Li Dan, founder of the China Women’s Film Festival, believes film is a crucial way to reach Chinese people and encourage public debate on these types of issues. “[In China] we can’t spread any information through mainstream media or big new media, that is all controlled or censored by government,” he says. “But film… is a good way to [make] social issues mainstream.”
Despite the challenges still faced, Fan believes it’s an exciting time for women in film, citing the rise in big blockbusters featuring female leads and directed by female filmmakers: “It’s always been Batman, Superman: man, man, man. It’s encouraging to see films like Wonder Woman coming from Hollywood, it helps the audience demand a bigger variety of stories,” she says.
Indeed, three of the top 10 grossing movies of 2018 in China were directed by women (in Hollywood all 10 were directed by men), and women are changing things. Director Angie Chen has personally challenged stigma facing women on the films she leads. “When I started to work [in film] women on the production were told they were not allowed to sit on a camera case because they would bring bad luck to the film. When I [directed] my first film I would deliberately sit on the cases. No one dared say anything – I was the director!” said Chen.

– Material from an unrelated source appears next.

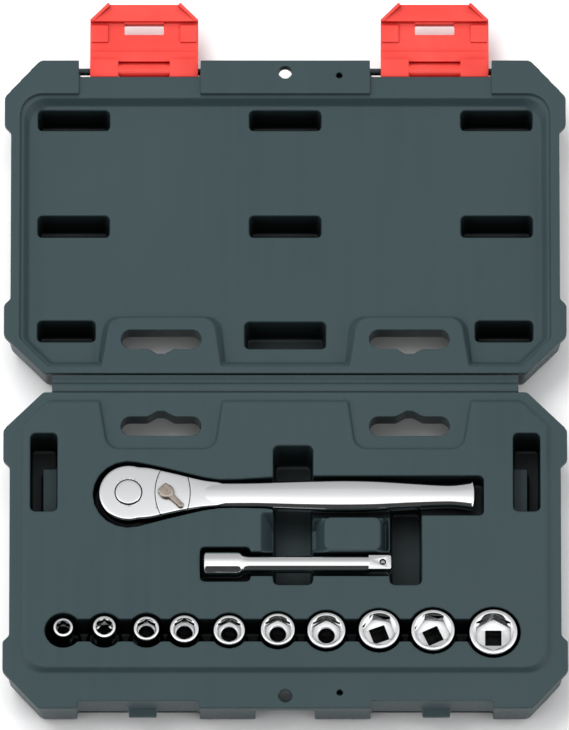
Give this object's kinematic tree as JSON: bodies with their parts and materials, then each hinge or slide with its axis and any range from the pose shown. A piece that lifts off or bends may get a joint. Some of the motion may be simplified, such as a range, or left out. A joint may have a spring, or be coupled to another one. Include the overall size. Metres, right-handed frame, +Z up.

When it comes to the future, the only thing not drastically changing are the dreams of young filmmakers in China and Hong Kong today, which echo those of women in the 1930s. Like Japanese director Tazuko Sakane in 1936, Sharon Yeung also wants to use her view of the world to make films: “I’d like to make films about the female experience,” she says. “It’s so exciting that there’s more and more films about that, and I can’t wait to make more, especially from an Eastern perspective. It’s just so unexplored, we’ve watched films made by men all these years, and we’re about to discover all these new perspectives.”